More importantly, Pierce has shown the ability to channel some of his past clutch glory—like he did on Dec. 8 in a double-overtime win against the Boston Celtics. In that game, Pierce ably defended Jeff Green, holding him to 1-of-6 shooting in the extra frames despite playing with five fouls. He also drilled a game-tying three with 38 seconds left in the first overtime and took a pivotal charge on Green in the second.
Aging the right way is tricky. It's not all about dispensing advice and setting an example. Sometimes, it's also about picking spots to send a message with actual play.
The Right Place
Speaking of picking spots, Pierce couldn't have chosen a better one than Washington.

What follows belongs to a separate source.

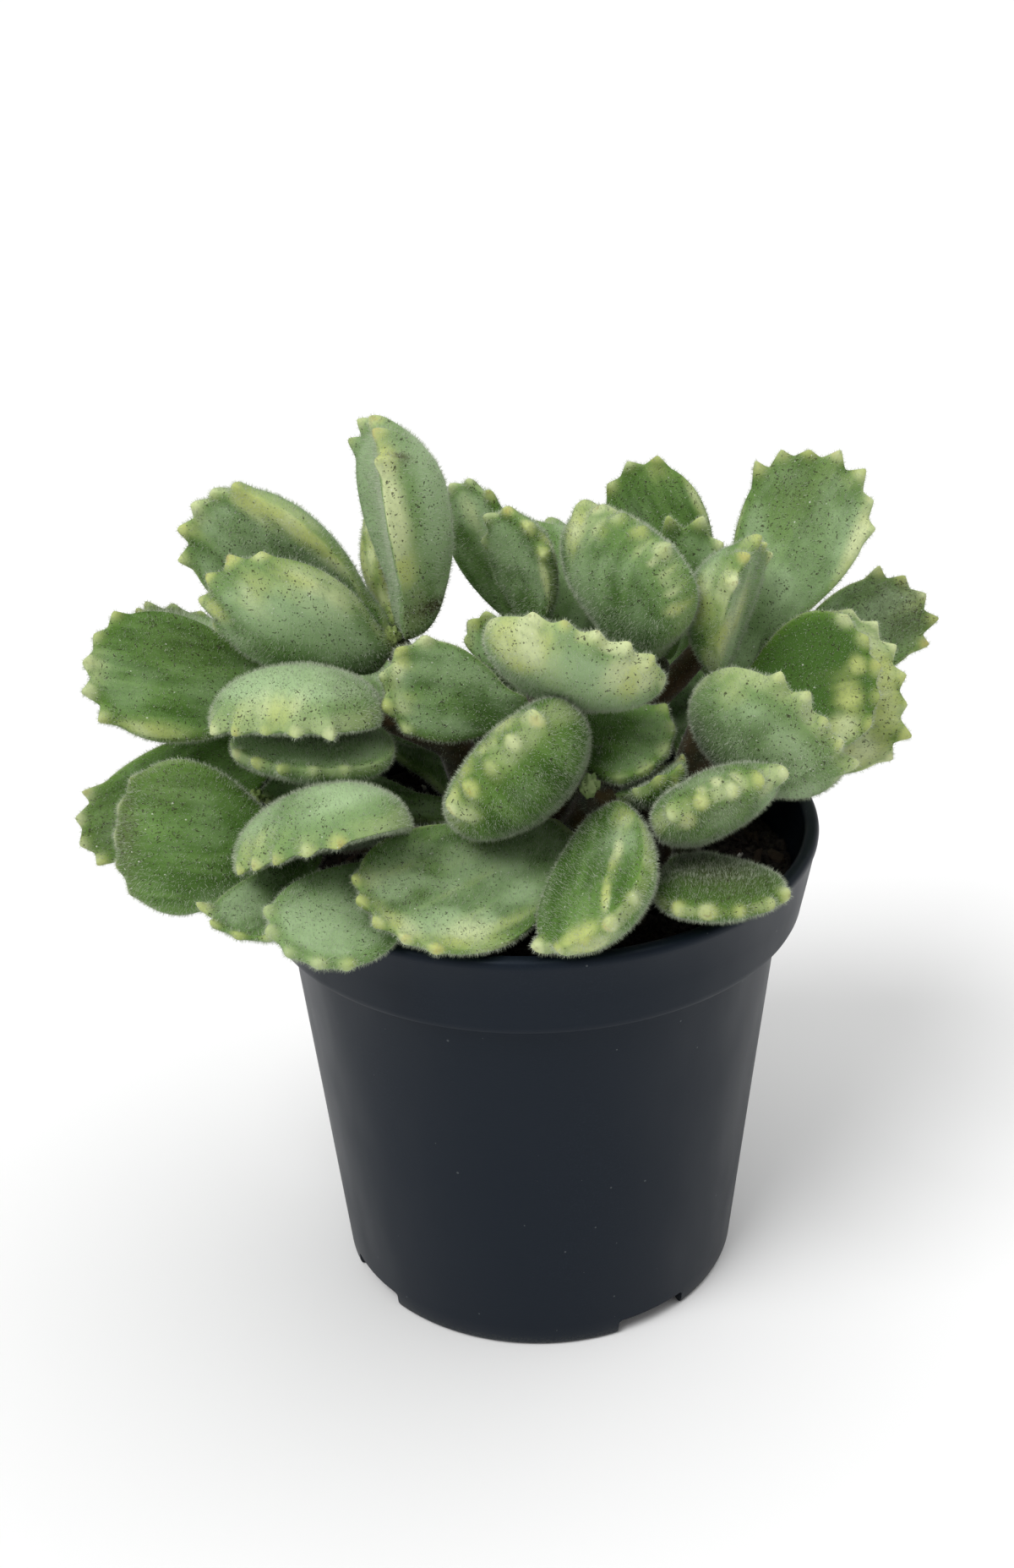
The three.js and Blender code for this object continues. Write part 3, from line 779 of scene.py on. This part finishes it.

He tried the all-vet thing in Brooklyn, and it didn't work. There, his value as an old head wasn't as great because old heads were all the Nets had. He needed an audience more receptive to what he had to offer.

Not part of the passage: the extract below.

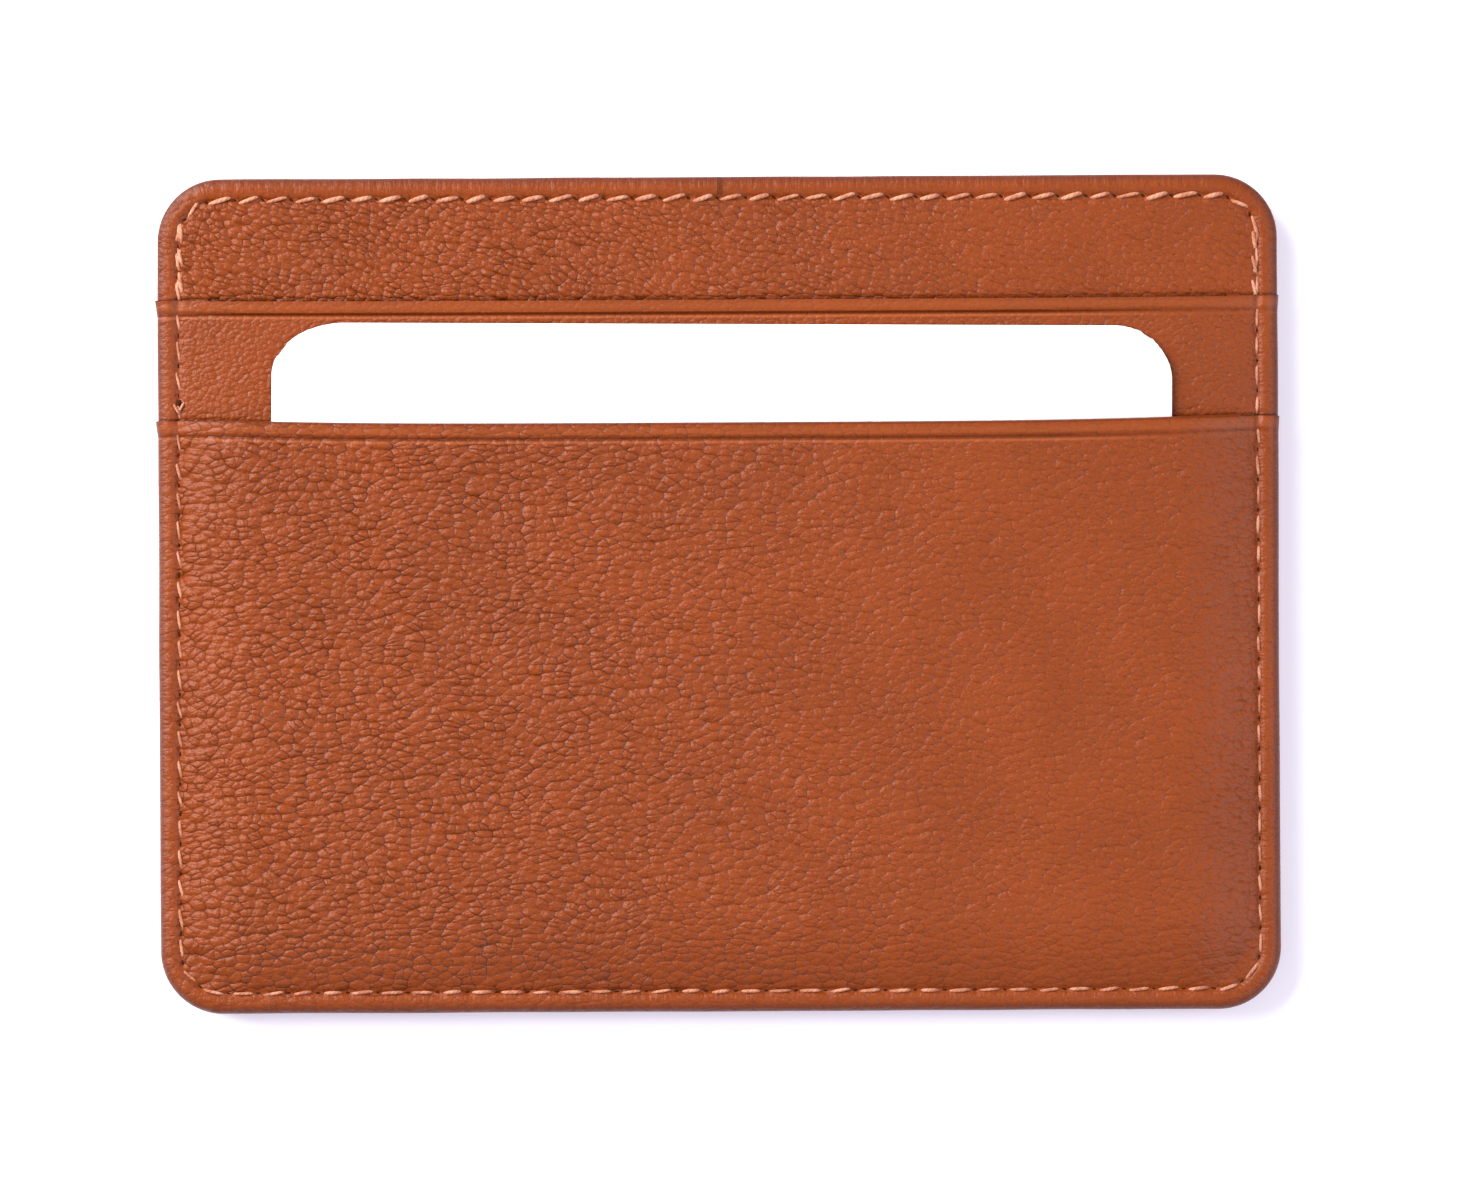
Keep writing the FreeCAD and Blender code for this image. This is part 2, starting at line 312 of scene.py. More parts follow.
def leather_blank(name, steps_x, steps_y):
    """The flat blank with its skirt. The steps are pairs of cuts along the straight edges."""
    bpy.ops.mesh.primitive_plane_add(size=1)
    blank = bpy.context.object
    blank.name = name
    blank.data.name = name
    blank.scale = (2 * HALF_X, 2 * HALF_Y, 1)
    bpy.ops.object.transform_apply(location=False, rotation=False, scale=True)
    start_edit()
    bpy.ops.mesh.bevel(offset=CORNER, segments=CORNER_STEPS, affect="VERTICES", profile=0.5)
    bpy.ops.mesh.delete(type="ONLY_FACE")
    for axis, steps in ((1, steps_x), (0, steps_y)):
        pick(blank, "edges", lambda e: e.calc_length() > LONG_EDGE
             and abs(e.verts[0].co[axis] - e.verts[1].co[axis]) < HAIR)
        for count in steps:
            bpy.ops.mesh.subdivide(number_cuts=count - 1)
    bpy.ops.mesh.select_all(action="SELECT")
    bpy.ops.mesh.edge_face_add()
    done = 0.0
    for ring in RINGS:
        bpy.ops.mesh.inset(thickness=(ring - done) * MM, depth=0, use_boundary=True)
        done = ring
    bpy.ops.mesh.delete(type="ONLY_FACE")
    fill_middle(blank, steps_y[0] * steps_y[1] + CORNER_STEPS)
    for _ in SKIRT:
        lowest = min(v.co.z for v in bmesh.from_edit_mesh(blank.data).verts)
        pick(blank, "edges", lambda e: e.is_boundary and e.verts[0].co.z < lowest + SKIRT_MARK / 2)
        bpy.ops.mesh.extrude_edges_move(TRANSFORM_OT_translate={"value": (0, 0, -SKIRT_MARK)})
    bpy.ops.mesh.select_all(action="SELECT")
    bpy.ops.mesh.normals_make_consistent(inside=False)
    if sum(f.normal.z for f in bmesh.from_edit_mesh(blank.data).faces) < 0:
        bpy.ops.mesh.flip_normals()
    return blank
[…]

Over the summer, Pierce found the right team—one with an upward trajectory, young talent and a leadership void. And it couldn't have worked out better.

The Wizards took to him immediately.
"That's what I think makes him great. He's a true warrior. He's a leader. I've been here for a week now, and I work with him every day. I play with him every day. It's ridiculous how people follow his lead," Marcin Gortat told CSN Washington's J. Michael just a week into training camp.

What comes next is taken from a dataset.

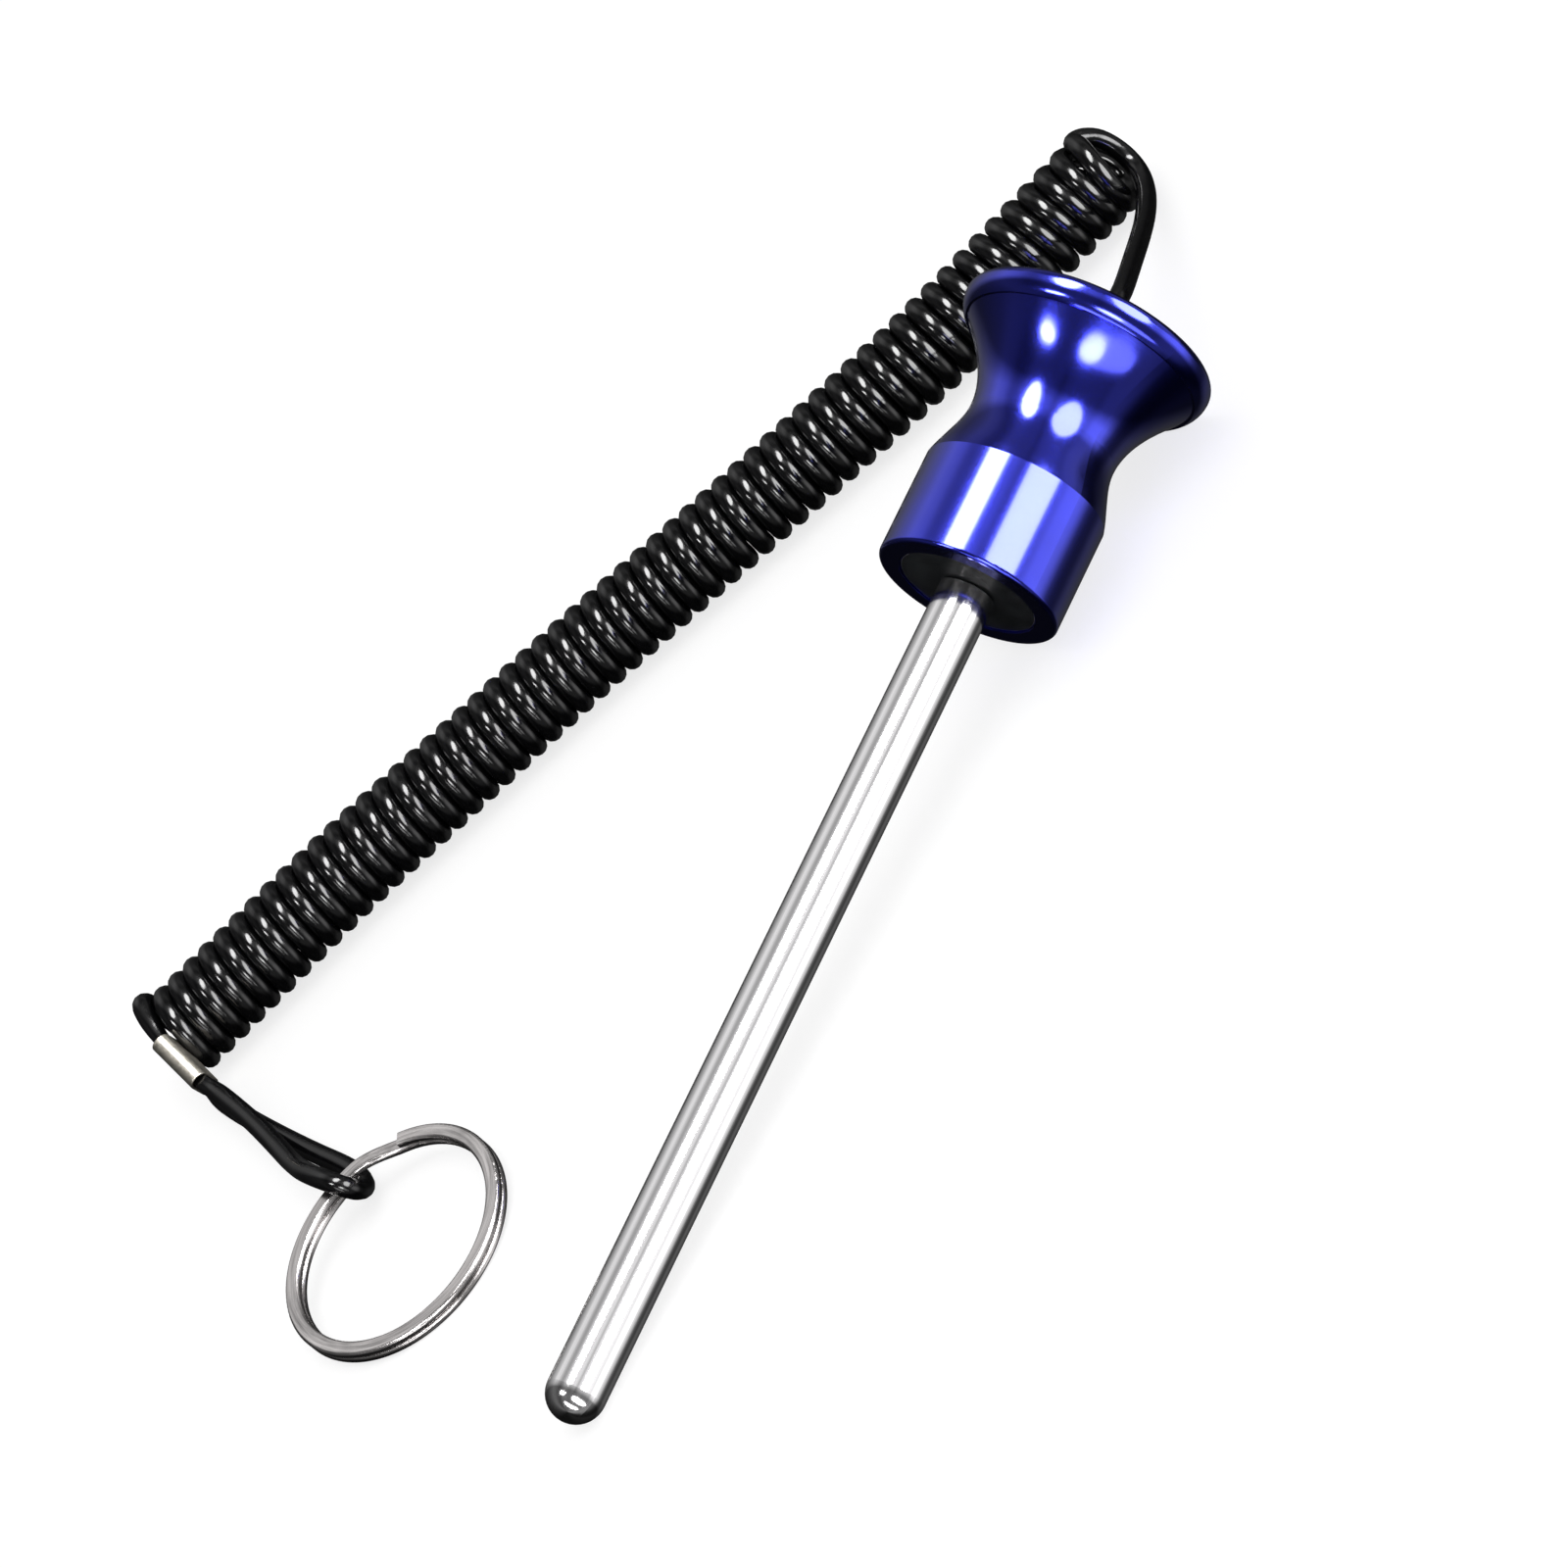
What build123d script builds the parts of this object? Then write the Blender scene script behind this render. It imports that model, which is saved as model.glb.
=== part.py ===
from build123d import *
import math
import os

os.makedirs("parts", exist_ok=True)

# Rod: measured from the knob's base face to the round tip
rod_diameter = 8.0
rod_reach = 124.0
rod_shoulder = 0.3
rod_end_gap = 3.0
rod_end_chamfer = 0.5

# Knob: lengths count from the base face along the axis, slopes are in degrees
knob_length = 41.0
base_diameter = 26.2
base_length = 15.65
base_edge_radius = 0.65
waist_diameter = 21.4
waist_place = 24.5
waist_entry_slope = 14.0
flare_end_slope = 40.4
rim_diameter = 36.3
lip_slope = 50.0
lip_step = 0.35
lip_bow_radius = 3.3
lip_edge_radius = 1.4
end_wall = 6.0

# Magnet, bonded in a pocket of the knob's base
magnet_diameter = 20.0
magnet_thickness = 5.0
magnet_recess = 0.3
magnet_edge = 0.25
bond_gap = 0.05

# Cord, and the sleeve crimped on its end inside the knob
cord_diameter = 3.0
cord_hole_gap = 0.25
cord_hole_mouth = 1.2
stop_length = 6.0
stop_gap = 0.2
lead_out = 6.5

# Curly part of the cord
coil_diameter = 13.8

# Sleeve that closes the cord's loop: an oval tube round the squeezed cord
ferrule_width = 6.7
ferrule_thickness = 3.1
ferrule_wall = 0.35
ferrule_length = 9.2
ferrule_edge = 0.12
upper_strand = 1.1
lower_strand = -2.0

# Split ring: two flat turns of rounded flat wire joined by a step, angles in degrees
ring_diameter = 36.3
ring_wire_width = 2.3
ring_wire_thickness = 1.16
ring_turn_gap = 0.08
ring_wire_rounding = 0.45
ring_step_angle = 27.0
ring_step_place = -21.0
ring_clearance = 0.4

# Where the ring's wire passes through the cord's loop, and the heading from there to its middle
loop_x = 55.9
loop_y = -70.6
loop_heading = 67.5

# Share of a cord's shorter run that a bend takes at its end
bend_share = 0.45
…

It's tempting to say Pierce could have had a similar impact on any young team. But that discounts the young Wizards' willingness to learn. Pierce and Washington were and are the perfect match.
Paying It Forward

The result of Pierce mastering the aging process is the best version of the Wizards we've seen in 40 years. They're a dozen games over .500 and right in the thick of the race for the Eastern Conference's top seed.
After crashing the playoffs as a happy-to-be-here upstart, the Wizards are aiming higher now.
Best of all, Pierce is empowering his younger teammates.
He's inspiring Bradley Beal, per CSN Washington's Ben Standig: "I was telling Brad [Beal] on the bench in the fourth quarter that when I look at this team from top to bottom, our depth, when guys get hurt…You see similarities to teams that have made long playoff runs and made it to the finals."
And he's pumping up John Wall, as he did after that huge win over the Celtics, per Truth About It's Rashad Mobley: "He’s our leader," Pierce said of Wall. "Everyone talks about Paul the veteran, but he’s our leader."
The final stage of Pierce's rare, successful evolution will come long after he's gone—when we see his students become teachers themselves. Twelve or 15 years from now, when we watch a weathered, weary Wall and Beal dispensing wisdom and contributing in short bursts, we'll see the full payoff of Pierce's influence.
It's hard to age as well as Pierce has, but his example could make it easier for the next crop.
As long as they're willing to follow the blueprint.